Chemical and physical data
- Formula: C_{11}H_{16}INO_{2}
- Molar mass: 321.158 g·mol^{−1}
- 3D model (JSmol): Interactive image;
- SMILES CCOC1=CC(I)=C(OC)C=C1CCN;
- InChI InChI=InChI=1S/C11H16INO2/c1-3-15-10-7-9(12)11(14-2)6-8(10)4-5-13/h6-7H,3-5,13H2,1-2H3; Key:KGZIRCONPUCBOO-UHFFFAOYSA-N;

= 2CI-2-EtO =

2CI-2-EtO, also known as 2-ethoxy-5-methoxy-4-iodophenethylamine, is a psychoactive drug of the phenethylamine, 2C, and TWEETIO families related to the psychedelic drug 2C-I. It is the derivative of 2C-I in which the methoxy group at the 2 position has been replaced with an ethoxy group.

According to Alexander Shulgin in his book PiHKAL (Phenethylamines I Have Known and Loved) and other publications, 2CI-2-EtO's dose is 5 to 50 mg orally and its duration is 2 to 4 hours. The effects of 2CI-2-EtO have been reported to include threshold effects and no more than a "plus-one" on the Shulgin Rating Scale, with no specific effects having been described. The drug produced threshold effects lasting 2 hours at a dose of 5 mg orally. A dose of 50 mg, or 10-fold higher, produced no more intense of effects and only served to extend its duration to 4 hours.

The chemical synthesis of 2CI-2-EtO has been described.
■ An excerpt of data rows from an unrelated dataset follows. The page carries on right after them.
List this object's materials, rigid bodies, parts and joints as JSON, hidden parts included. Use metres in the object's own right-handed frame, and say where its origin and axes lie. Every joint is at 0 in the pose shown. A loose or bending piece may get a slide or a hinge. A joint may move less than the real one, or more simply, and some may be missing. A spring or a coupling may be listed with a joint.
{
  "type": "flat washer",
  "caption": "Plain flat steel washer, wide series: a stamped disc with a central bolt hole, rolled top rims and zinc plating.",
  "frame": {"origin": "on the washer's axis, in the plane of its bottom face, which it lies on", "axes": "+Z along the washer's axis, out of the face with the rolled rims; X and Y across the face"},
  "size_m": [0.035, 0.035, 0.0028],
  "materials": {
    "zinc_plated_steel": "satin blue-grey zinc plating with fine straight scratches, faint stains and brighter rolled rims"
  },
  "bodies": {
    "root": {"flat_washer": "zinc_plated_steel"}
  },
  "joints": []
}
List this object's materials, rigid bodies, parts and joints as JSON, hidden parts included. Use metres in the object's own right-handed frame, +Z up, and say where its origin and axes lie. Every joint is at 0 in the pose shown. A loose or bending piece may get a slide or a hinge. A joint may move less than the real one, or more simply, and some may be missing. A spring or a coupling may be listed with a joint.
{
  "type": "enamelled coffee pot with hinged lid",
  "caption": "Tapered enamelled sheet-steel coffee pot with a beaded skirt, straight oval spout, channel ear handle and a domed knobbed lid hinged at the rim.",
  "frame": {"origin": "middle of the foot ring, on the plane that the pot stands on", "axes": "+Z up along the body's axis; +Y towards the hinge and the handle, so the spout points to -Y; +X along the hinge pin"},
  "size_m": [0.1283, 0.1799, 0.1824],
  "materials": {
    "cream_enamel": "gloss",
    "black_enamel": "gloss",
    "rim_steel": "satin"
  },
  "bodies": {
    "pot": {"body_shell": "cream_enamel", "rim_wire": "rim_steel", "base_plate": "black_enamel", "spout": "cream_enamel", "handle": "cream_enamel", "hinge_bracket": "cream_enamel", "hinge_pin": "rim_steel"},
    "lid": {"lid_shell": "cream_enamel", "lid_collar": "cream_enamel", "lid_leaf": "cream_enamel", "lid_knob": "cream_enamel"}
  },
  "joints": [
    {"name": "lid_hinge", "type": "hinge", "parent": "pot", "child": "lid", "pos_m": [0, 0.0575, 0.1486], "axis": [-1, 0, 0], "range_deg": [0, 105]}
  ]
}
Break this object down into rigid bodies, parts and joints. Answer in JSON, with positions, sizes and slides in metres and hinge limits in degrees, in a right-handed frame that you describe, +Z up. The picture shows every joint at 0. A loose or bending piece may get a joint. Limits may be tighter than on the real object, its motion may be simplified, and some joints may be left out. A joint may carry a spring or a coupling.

2CI-2-EtO was first described in the literature by Shulgin in PiHKAL in 1991. It was developed and tested by Darrell Lemaire, with publication via personal communication with Shulgin. The drug is a controlled substance in Canada under phenethylamine blanket-ban language.